### Directive
From the listing, collect all lines containing the word "that".

### Data shown
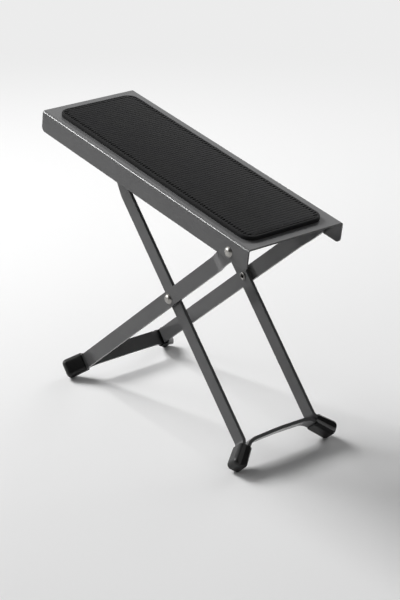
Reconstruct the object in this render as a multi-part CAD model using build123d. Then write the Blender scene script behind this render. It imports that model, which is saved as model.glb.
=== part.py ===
from build123d import *
from math import acos, atan2, cos, degrees, hypot, radians, sin, tan
import os

# Folding guitar footrest: a channel of bent sheet steel with a glued rubber mat on top, carried by
# two frames of flat bar that cross like scissors. The outer frame turns on two rivets near the
# right end of the plate. The inner frame holds a rod that is set under a notch of two toothed
# racks, and the notch chosen sets the height. All sizes are in millimetres.
# The drawing frame of every function has its origin on the upper pivot's axis, in the middle of
# the plate's width. There +X runs along the plate to its right end, +Y to its far side and +Z out
# of its top. Leg pieces are drawn in a frame at the crossing, with +X down the leg.

# Plate
plate_length = 300.0
plate_width = 104.0
plate_sheet = 1.5
flange_depth = 20.0
bend_radius = 2.4
flange_corner = 4.5
pivot_from_end = 24.0
pivot_depth = 13.1

# Rubber mat, glued a little nearer than the middle of the plate
mat_thickness = 3.6
mat_left_margin = 11.6
mat_right_margin = 10.5
mat_near_margin = 7.6
mat_far_margin = 11.4
mat_corner = 11.0
mat_edge = 1.7

# Flat bar of both frames
bar_width = 14.0
bar_thick = 3.0
side_gap = 4.2
frame_gap = 1.8
pivot_gap = 0.9

# Legs: the outer one from pivot to crossing to kink, the inner one from rod to crossing to kink.
# Each is joggled above the crossing: the outer one out to the flange, the inner one in to the rod
outer_upper_length = 117.0
outer_lower_length = 167.5
inner_upper_length = 135.0
inner_lower_length = 141.5
inner_joggle = 2.8
inner_joggle_below_rod = 13.0
inner_joggle_run = 18.0
outer_joggle_below_pivot = 19.0
outer_joggle_run = 12.0
joggle_radius = 12.0

# Bent ends of the frames, where the bar turns out to a hairpin and back into the cross member
foot_out = 10.5
foot_down_length = 14.0
hairpin_radius = 2.75
kink_radius = 5.0
cross_drop = 1.2
cross_radius = 14.0
cross_bow = 1.0
cross_bow_radius = 300.0

# Rubber feet over the hairpins
boot_wall = 2.7
boot_side_wall = 2.8
boot_sole = 2.9
boot_taper = 2.0
boot_corner = 5.2
boot_round = 4.7
boot_outer_length = 13.5
boot_inner_length = 14.6
boot_lip_round = 1.2
boot_groove_depth = 1.5
boot_groove_width = 10.0
boot_fit = 0.1
floor_flat = 0.4

# Lock rod and racks
rod_radius = 3.0
rod_span = 182.0
rod_below_pivot = 1.05
rod_tenon_radius = 2.3
rod_head_radius = 4.0
rod_head_height = 1.5
rod_washer_thick = 0.8
rod_washer_radius = 5.2
rod_clearance = 0.3
notch_count = 5
notch_pitch = 14.0
notch_width = 7.0
notch_depth = 5.4
tooth_round = 1.2
rack_sheet = 2.0
rack_offset = 29.0
rack_foot_width = 12.0
rack_end_margin = 8.0

# Rivets and washers
rivet_radius = 2.5
rivet_head_radius = 4.7
rivet_head_height = 2.3
rivet_dome_angle = 45.0
rivet_dome_share = 0.74
rivet_roll_radius = 4.0
rivet_roll_height = 1.2
rivet_bore_radius = 1.6
rivet_bore_depth = 4.0
washer_radius = 6.0
fixed_fit = 0.03
running_fit = 0.07
face_gap = 0.1

# A fillet that should meet its twin in a full round stops just short of it, by this share
full_round_share = 0.97

# Overrun of cutting tools past the faces that they cut, and rounds of the search for the tilt
overrun = 2.0
tilt_steps = 12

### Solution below
Reconstruct the object in this render as a multi-part CAD model using build123d. Then write the Blender scene script behind this render. It imports that model, which is saved as model.glb.
# two frames of flat bar that cross like scissors. The outer frame turns on two rivets near the
# right end of the plate. The inner frame holds a rod that is set under a notch of two toothed
# A fillet that should meet its twin in a full round stops just short of it, by this share
# Overrun of cutting tools past the faces that they cut, and rounds of the search for the tilt